What this task involves:
Could you print all the entries exactly?

Records with modeling code
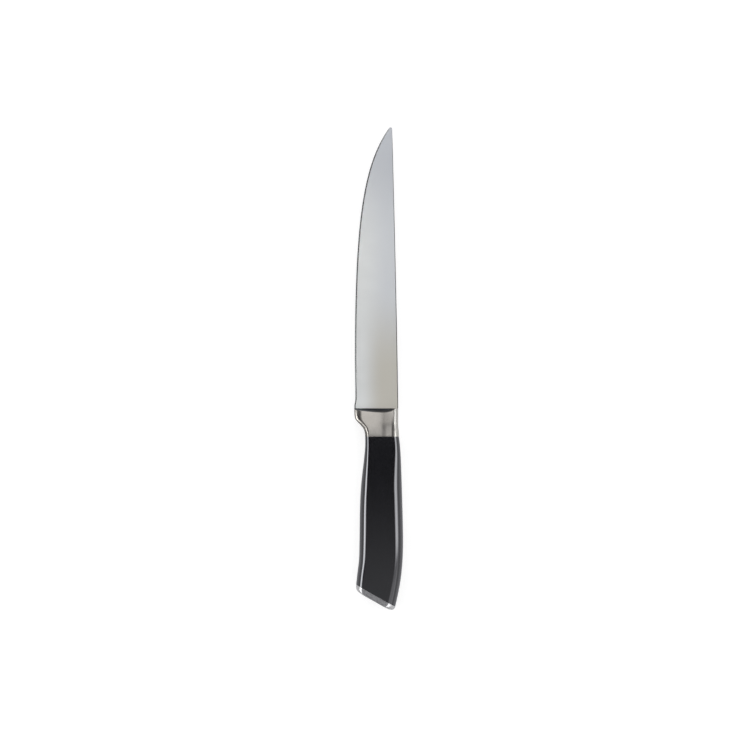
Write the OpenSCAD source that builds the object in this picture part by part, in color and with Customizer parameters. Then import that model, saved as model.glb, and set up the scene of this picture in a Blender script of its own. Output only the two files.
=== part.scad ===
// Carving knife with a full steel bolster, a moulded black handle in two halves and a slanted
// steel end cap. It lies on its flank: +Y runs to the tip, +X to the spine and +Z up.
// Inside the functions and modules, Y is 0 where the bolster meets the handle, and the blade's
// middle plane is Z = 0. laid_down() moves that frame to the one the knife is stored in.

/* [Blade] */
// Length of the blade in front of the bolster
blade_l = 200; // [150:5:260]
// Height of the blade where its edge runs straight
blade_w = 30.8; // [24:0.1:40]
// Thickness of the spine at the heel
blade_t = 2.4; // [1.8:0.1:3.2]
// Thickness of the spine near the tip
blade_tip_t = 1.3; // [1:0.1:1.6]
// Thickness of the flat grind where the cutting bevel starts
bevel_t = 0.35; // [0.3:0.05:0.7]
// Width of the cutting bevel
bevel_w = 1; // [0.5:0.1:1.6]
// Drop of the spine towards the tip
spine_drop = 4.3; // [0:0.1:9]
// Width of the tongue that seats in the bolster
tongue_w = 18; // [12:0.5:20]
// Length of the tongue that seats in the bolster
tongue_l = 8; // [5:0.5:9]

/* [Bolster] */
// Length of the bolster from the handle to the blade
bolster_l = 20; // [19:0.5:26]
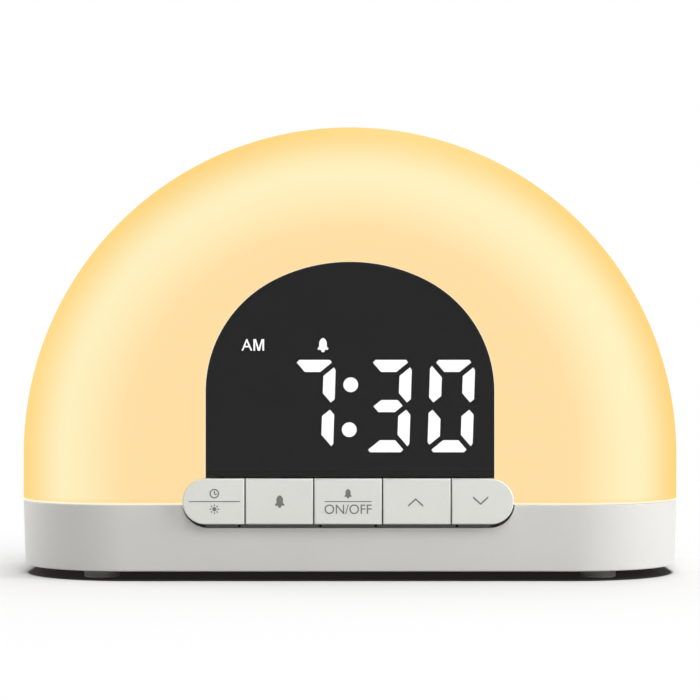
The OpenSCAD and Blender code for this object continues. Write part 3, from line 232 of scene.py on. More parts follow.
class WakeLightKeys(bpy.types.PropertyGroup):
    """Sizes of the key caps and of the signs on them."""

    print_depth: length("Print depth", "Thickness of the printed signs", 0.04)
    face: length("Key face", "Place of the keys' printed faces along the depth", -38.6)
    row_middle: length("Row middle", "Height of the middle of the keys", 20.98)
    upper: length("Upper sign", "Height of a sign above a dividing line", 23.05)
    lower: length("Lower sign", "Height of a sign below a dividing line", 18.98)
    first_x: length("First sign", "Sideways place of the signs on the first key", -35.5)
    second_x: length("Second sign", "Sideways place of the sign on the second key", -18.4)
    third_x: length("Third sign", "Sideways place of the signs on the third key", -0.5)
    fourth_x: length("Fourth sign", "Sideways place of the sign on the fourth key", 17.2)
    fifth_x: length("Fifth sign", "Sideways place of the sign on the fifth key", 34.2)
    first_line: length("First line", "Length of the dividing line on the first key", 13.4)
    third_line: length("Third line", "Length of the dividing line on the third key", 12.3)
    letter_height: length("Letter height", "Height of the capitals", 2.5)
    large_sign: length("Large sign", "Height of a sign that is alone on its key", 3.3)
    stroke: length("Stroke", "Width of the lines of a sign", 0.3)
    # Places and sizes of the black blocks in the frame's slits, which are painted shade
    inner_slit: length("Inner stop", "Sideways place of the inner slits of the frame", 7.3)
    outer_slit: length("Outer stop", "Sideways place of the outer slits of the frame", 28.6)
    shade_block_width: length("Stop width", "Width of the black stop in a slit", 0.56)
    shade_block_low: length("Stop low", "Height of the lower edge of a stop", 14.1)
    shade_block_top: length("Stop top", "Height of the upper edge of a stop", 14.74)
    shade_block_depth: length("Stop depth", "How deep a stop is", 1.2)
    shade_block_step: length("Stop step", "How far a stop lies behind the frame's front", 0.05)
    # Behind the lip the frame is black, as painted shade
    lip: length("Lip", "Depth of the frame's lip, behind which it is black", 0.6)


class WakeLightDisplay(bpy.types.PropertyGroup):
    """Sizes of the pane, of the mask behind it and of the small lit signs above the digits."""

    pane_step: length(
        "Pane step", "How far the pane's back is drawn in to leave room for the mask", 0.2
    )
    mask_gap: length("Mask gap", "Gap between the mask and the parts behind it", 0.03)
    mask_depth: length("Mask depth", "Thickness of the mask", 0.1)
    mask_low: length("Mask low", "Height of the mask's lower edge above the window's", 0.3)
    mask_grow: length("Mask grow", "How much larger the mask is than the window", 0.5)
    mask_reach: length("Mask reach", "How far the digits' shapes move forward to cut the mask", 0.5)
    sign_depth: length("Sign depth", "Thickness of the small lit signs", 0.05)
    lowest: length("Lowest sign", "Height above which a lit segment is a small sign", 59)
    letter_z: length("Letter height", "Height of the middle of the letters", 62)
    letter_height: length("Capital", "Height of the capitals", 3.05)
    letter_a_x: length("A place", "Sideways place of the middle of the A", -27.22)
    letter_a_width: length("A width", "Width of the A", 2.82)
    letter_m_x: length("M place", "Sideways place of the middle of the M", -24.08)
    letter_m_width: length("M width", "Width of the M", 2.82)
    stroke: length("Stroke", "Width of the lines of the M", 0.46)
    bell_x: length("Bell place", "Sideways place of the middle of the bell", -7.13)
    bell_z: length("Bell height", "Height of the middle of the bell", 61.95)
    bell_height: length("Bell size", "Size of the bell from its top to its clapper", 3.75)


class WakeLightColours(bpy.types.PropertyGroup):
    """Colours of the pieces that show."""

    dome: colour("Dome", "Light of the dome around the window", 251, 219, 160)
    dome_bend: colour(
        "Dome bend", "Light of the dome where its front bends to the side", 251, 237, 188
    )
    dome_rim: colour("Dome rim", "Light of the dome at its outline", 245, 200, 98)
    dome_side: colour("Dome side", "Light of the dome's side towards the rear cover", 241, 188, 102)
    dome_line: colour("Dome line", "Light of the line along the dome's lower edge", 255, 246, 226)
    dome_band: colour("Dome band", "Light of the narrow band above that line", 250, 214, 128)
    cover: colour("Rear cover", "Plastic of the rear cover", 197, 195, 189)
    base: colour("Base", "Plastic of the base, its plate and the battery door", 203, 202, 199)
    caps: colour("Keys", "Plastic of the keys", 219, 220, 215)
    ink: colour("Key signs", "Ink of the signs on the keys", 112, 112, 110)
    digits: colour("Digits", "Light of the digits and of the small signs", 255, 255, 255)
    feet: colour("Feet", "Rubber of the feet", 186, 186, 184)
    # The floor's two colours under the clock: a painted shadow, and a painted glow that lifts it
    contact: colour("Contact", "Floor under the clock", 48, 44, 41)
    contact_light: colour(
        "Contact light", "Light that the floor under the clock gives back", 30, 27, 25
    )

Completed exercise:
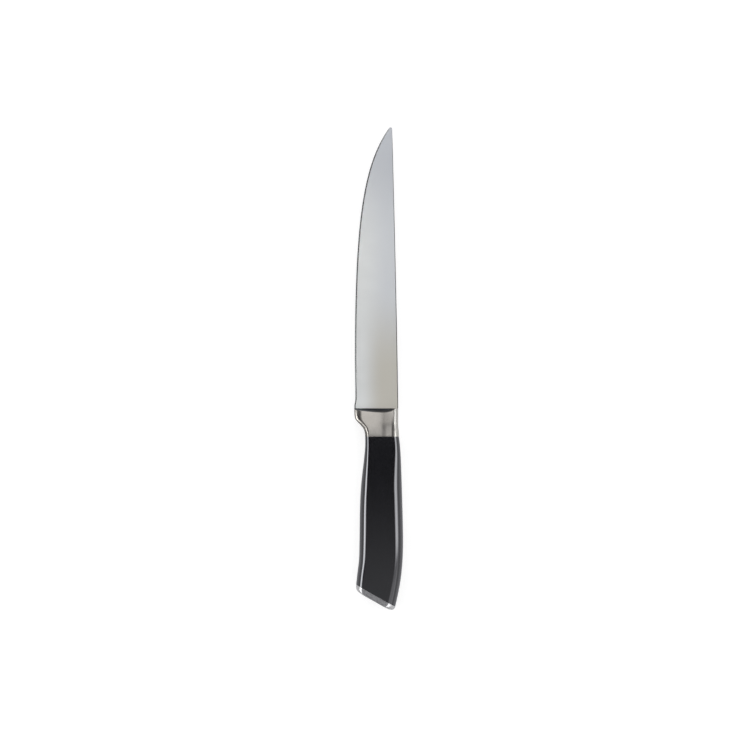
Write the OpenSCAD source that builds the object in this picture part by part, in color and with Customizer parameters. Then import that model, saved as model.glb, and set up the scene of this picture in a Blender script of its own. Output only the two files.
=== part.scad ===
// Carving knife with a full steel bolster, a moulded black handle in two halves and a slanted
// steel end cap. It lies on its flank: +Y runs to the tip, +X to the spine and +Z up.
// Inside the functions and modules, Y is 0 where the bolster meets the handle, and the blade's
// middle plane is Z = 0. laid_down() moves that frame to the one the knife is stored in.

/* [Blade] */
// Length of the blade in front of the bolster
blade_l = 200; // [150:5:260]
// Height of the blade where its edge runs straight
blade_w = 30.8; // [24:0.1:40]
// Thickness of the spine at the heel
blade_t = 2.4; // [1.8:0.1:3.2]
// Thickness of the spine near the tip
blade_tip_t = 1.3; // [1:0.1:1.6]
// Thickness of the flat grind where the cutting bevel starts
bevel_t = 0.35; // [0.3:0.05:0.7]
// Width of the cutting bevel
bevel_w = 1; // [0.5:0.1:1.6]
// Drop of the spine towards the tip
spine_drop = 4.3; // [0:0.1:9]
// Width of the tongue that seats in the bolster
tongue_w = 18; // [12:0.5:20]
// Length of the tongue that seats in the bolster
tongue_l = 8; // [5:0.5:9]

/* [Bolster] */
// Length of the bolster from the handle to the blade
bolster_l = 20; // [19:0.5:26]
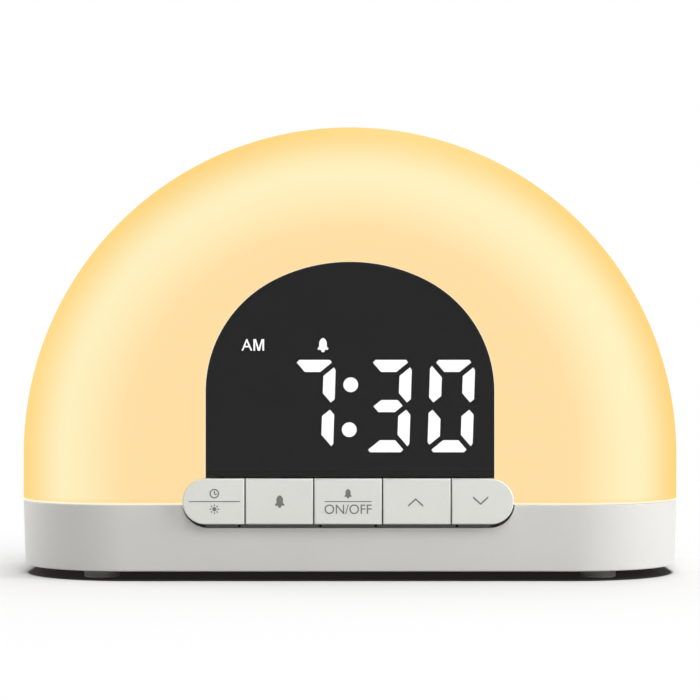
The OpenSCAD and Blender code for this object continues. Write part 3, from line 232 of scene.py on. More parts follow.
class WakeLightKeys(bpy.types.PropertyGroup):
    """Sizes of the key caps and of the signs on them."""

    print_depth: length("Print depth", "Thickness of the printed signs", 0.04)
    face: length("Key face", "Place of the keys' printed faces along the depth", -38.6)
    row_middle: length("Row middle", "Height of the middle of the keys", 20.98)
    upper: length("Upper sign", "Height of a sign above a dividing line", 23.05)
    lower: length("Lower sign", "Height of a sign below a dividing line", 18.98)
    first_x: length("First sign", "Sideways place of the signs on the first key", -35.5)
    second_x: length("Second sign", "Sideways place of the sign on the second key", -18.4)
    third_x: length("Third sign", "Sideways place of the signs on the third key", -0.5)
    fourth_x: length("Fourth sign", "Sideways place of the sign on the fourth key", 17.2)
    fifth_x: length("Fifth sign", "Sideways place of the sign on the fifth key", 34.2)
    first_line: length("First line", "Length of the dividing line on the first key", 13.4)
    third_line: length("Third line", "Length of the dividing line on the third key", 12.3)
    letter_height: length("Letter height", "Height of the capitals", 2.5)
    large_sign: length("Large sign", "Height of a sign that is alone on its key", 3.3)
    stroke: length("Stroke", "Width of the lines of a sign", 0.3)
    # Places and sizes of the black blocks in the frame's slits, which are painted shade
    inner_slit: length("Inner stop", "Sideways place of the inner slits of the frame", 7.3)
    outer_slit: length("Outer stop", "Sideways place of the outer slits of the frame", 28.6)
    shade_block_width: length("Stop width", "Width of the black stop in a slit", 0.56)
    shade_block_low: length("Stop low", "Height of the lower edge of a stop", 14.1)
    shade_block_top: length("Stop top", "Height of the upper edge of a stop", 14.74)
    shade_block_depth: length("Stop depth", "How deep a stop is", 1.2)
    shade_block_step: length("Stop step", "How far a stop lies behind the frame's front", 0.05)
    # Behind the lip the frame is black, as painted shade
    lip: length("Lip", "Depth of the frame's lip, behind which it is black", 0.6)


class WakeLightDisplay(bpy.types.PropertyGroup):
    """Sizes of the pane, of the mask behind it and of the small lit signs above the digits."""

    pane_step: length(
        "Pane step", "How far the pane's back is drawn in to leave room for the mask", 0.2
    )
    mask_gap: length("Mask gap", "Gap between the mask and the parts behind it", 0.03)
    mask_depth: length("Mask depth", "Thickness of the mask", 0.1)
    mask_low: length("Mask low", "Height of the mask's lower edge above the window's", 0.3)
    mask_grow: length("Mask grow", "How much larger the mask is than the window", 0.5)
    mask_reach: length("Mask reach", "How far the digits' shapes move forward to cut the mask", 0.5)
    sign_depth: length("Sign depth", "Thickness of the small lit signs", 0.05)
    lowest: length("Lowest sign", "Height above which a lit segment is a small sign", 59)
    letter_z: length("Letter height", "Height of the middle of the letters", 62)
    letter_height: length("Capital", "Height of the capitals", 3.05)
    letter_a_x: length("A place", "Sideways place of the middle of the A", -27.22)
    letter_a_width: length("A width", "Width of the A", 2.82)
    letter_m_x: length("M place", "Sideways place of the middle of the M", -24.08)
    letter_m_width: length("M width", "Width of the M", 2.82)
    stroke: length("Stroke", "Width of the lines of the M", 0.46)
    bell_x: length("Bell place", "Sideways place of the middle of the bell", -7.13)
    bell_z: length("Bell height", "Height of the middle of the bell", 61.95)
    bell_height: length("Bell size", "Size of the bell from its top to its clapper", 3.75)


class WakeLightColours(bpy.types.PropertyGroup):
    """Colours of the pieces that show."""

    dome: colour("Dome", "Light of the dome around the window", 251, 219, 160)
    dome_bend: colour(
        "Dome bend", "Light of the dome where its front bends to the side", 251, 237, 188
    )
    dome_rim: colour("Dome rim", "Light of the dome at its outline", 245, 200, 98)
    dome_side: colour("Dome side", "Light of the dome's side towards the rear cover", 241, 188, 102)
    dome_line: colour("Dome line", "Light of the line along the dome's lower edge", 255, 246, 226)
    dome_band: colour("Dome band", "Light of the narrow band above that line", 250, 214, 128)
    cover: colour("Rear cover", "Plastic of the rear cover", 197, 195, 189)
    base: colour("Base", "Plastic of the base, its plate and the battery door", 203, 202, 199)
    caps: colour("Keys", "Plastic of the keys", 219, 220, 215)
    ink: colour("Key signs", "Ink of the signs on the keys", 112, 112, 110)
    digits: colour("Digits", "Light of the digits and of the small signs", 255, 255, 255)
    feet: colour("Feet", "Rubber of the feet", 186, 186, 184)
    # The floor's two colours under the clock: a painted shadow, and a painted glow that lifts it
    contact: colour("Contact", "Floor under the clock", 48, 44, 41)
    contact_light: colour(
        "Contact light", "Light that the floor under the clock gives back", 30, 27, 25
    )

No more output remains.